All of the data below must be repeated exactly.
◆ ◆ ◆ ◆
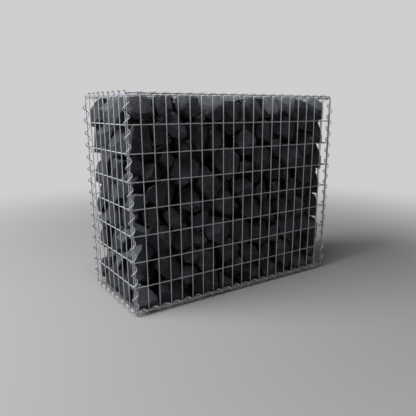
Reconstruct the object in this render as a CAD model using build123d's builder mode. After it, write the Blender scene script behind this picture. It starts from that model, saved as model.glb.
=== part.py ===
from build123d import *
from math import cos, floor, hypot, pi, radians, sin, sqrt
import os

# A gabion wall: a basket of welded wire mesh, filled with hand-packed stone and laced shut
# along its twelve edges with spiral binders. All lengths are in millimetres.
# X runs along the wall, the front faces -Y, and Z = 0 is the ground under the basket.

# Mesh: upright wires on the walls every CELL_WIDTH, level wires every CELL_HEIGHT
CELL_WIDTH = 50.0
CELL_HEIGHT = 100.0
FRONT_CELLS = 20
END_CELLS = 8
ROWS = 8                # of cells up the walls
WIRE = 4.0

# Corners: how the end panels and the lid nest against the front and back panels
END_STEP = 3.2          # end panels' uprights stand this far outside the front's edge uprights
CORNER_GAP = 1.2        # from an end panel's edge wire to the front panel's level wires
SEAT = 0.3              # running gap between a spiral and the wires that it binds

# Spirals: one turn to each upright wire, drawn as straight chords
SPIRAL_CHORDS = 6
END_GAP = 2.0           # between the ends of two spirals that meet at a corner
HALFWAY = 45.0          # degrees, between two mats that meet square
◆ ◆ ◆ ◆
§ OUTPUT OF THE EXERCISE:
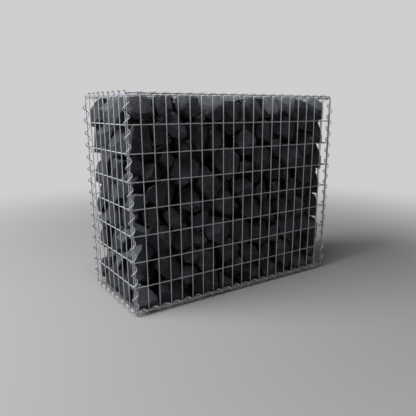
Reconstruct the object in this render as a CAD model using build123d's builder mode. After it, write the Blender scene script behind this picture. It starts from that model, saved as model.glb.
=== part.py ===
from build123d import *
from math import cos, floor, hypot, pi, radians, sin, sqrt
import os

# A gabion wall: a basket of welded wire mesh, filled with hand-packed stone and laced shut
# along its twelve edges with spiral binders. All lengths are in millimetres.
# X runs along the wall, the front faces -Y, and Z = 0 is the ground under the basket.

# Mesh: upright wires on the walls every CELL_WIDTH, level wires every CELL_HEIGHT
CELL_WIDTH = 50.0
CELL_HEIGHT = 100.0
FRONT_CELLS = 20
END_CELLS = 8
ROWS = 8                # of cells up the walls
WIRE = 4.0

# Corners: how the end panels and the lid nest against the front and back panels
END_STEP = 3.2          # end panels' uprights stand this far outside the front's edge uprights
CORNER_GAP = 1.2        # from an end panel's edge wire to the front panel's level wires
SEAT = 0.3              # running gap between a spiral and the wires that it binds

# Spirals: one turn to each upright wire, drawn as straight chords
SPIRAL_CHORDS = 6
END_GAP = 2.0           # between the ends of two spirals that meet at a corner
HALFWAY = 45.0          # degrees, between two mats that meet square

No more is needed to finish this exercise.